Monday, August 25, 2008

Lunching in France. It’s Not Really About Food.

In France, eating is a sacred activity that is never muddled with other endeavors such as walking, working or checking the Internet. In France, you sit down with other people to eat. And once seated you talk. And you talk. And you talk. In fact, conversation and not food might be the real love affair of the French.

Eating lunch can get in the way of work in the States. Americans grab a sandwich to eat alone, or chow down at their desks in order to economize on time. In the US, if you take a full hour to eat every day, you are seen as either very lucky or very lazy. In France, however, the social lunch trumps work most days.

The French generally eat somewhere between 12 and 2 p.m. Linking a major part of these lunch hours is the almighty French conversation. This is a different beast than its American counterpart and it behooves the unwary traveler to study it before launching in.

The worst thing you could do as a work traveler is to venture forth to eat alone. In France, the very point of eating is to socialize. The French are not discriminatory about whom they eat with and value participation in this social event.

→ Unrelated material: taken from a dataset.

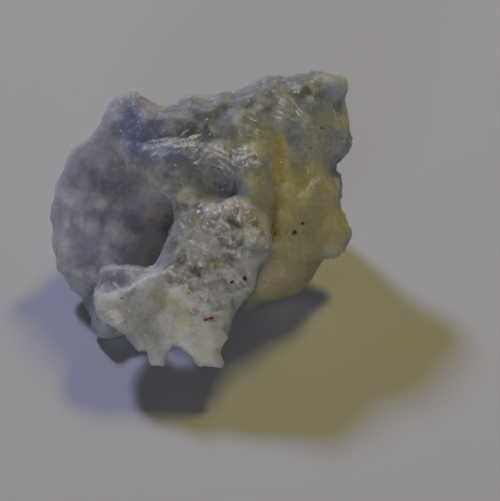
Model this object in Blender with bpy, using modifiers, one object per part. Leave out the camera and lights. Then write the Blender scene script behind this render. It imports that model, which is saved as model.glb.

Once seated with French colleagues, avoid all personal topics of conversation. The French generally don’t want to hear about your personal life, and will tell you very little about their own. Conversation rarely turns to private family matters, political affiliations or weekend activities. Instead, the French choose general topics. A French lunch conversation might analyze the fabrication of olive oil, the lack of gun control in the US or the best restaurants in town.

The next difference is that the French conversation topic has a tendency to stick around while getting intellectual. In the US, conversation topics change like the direction of a bouncy ball. One topic leads to the next, and by the end of a thirty-minute lunch break we’ve bounced through 10 different topics. In France, you tease a topic apart with a fine-tooth comb, slowly pulling out and examining certain threads. This can seem overly controlled to the American taste. However, the French can make interesting conversation out of topics many Americans would consider banal and pass right over. Topics should be chosen with great consideration. Do you really want to be talking about a subject you just mentioned 30 minutes from now?

The ingredients to the French conversation? Time, a wide knowledge base and determination to keep discussion going. The results of this combination are plentiful.

3 comments:

Anonymous said...

I love this blog about food and conversation...we should all be enjoying 2 hour lunches!

Winnie said...

Well, I should specify. Lunch is between 12-2 but doesn't actually last two hours. My experience (and I am sure there are many others out there in France) at one company is that lunch is typically between 45 minutes to an hour and a half. I’m trying to be as French as possible, so I tend to spend an hour and a half “lunching.” Not bad!

manu said...

Right now, I will not speak with you at lunch time as before... ;-)
And I will let you start the conversation by your own!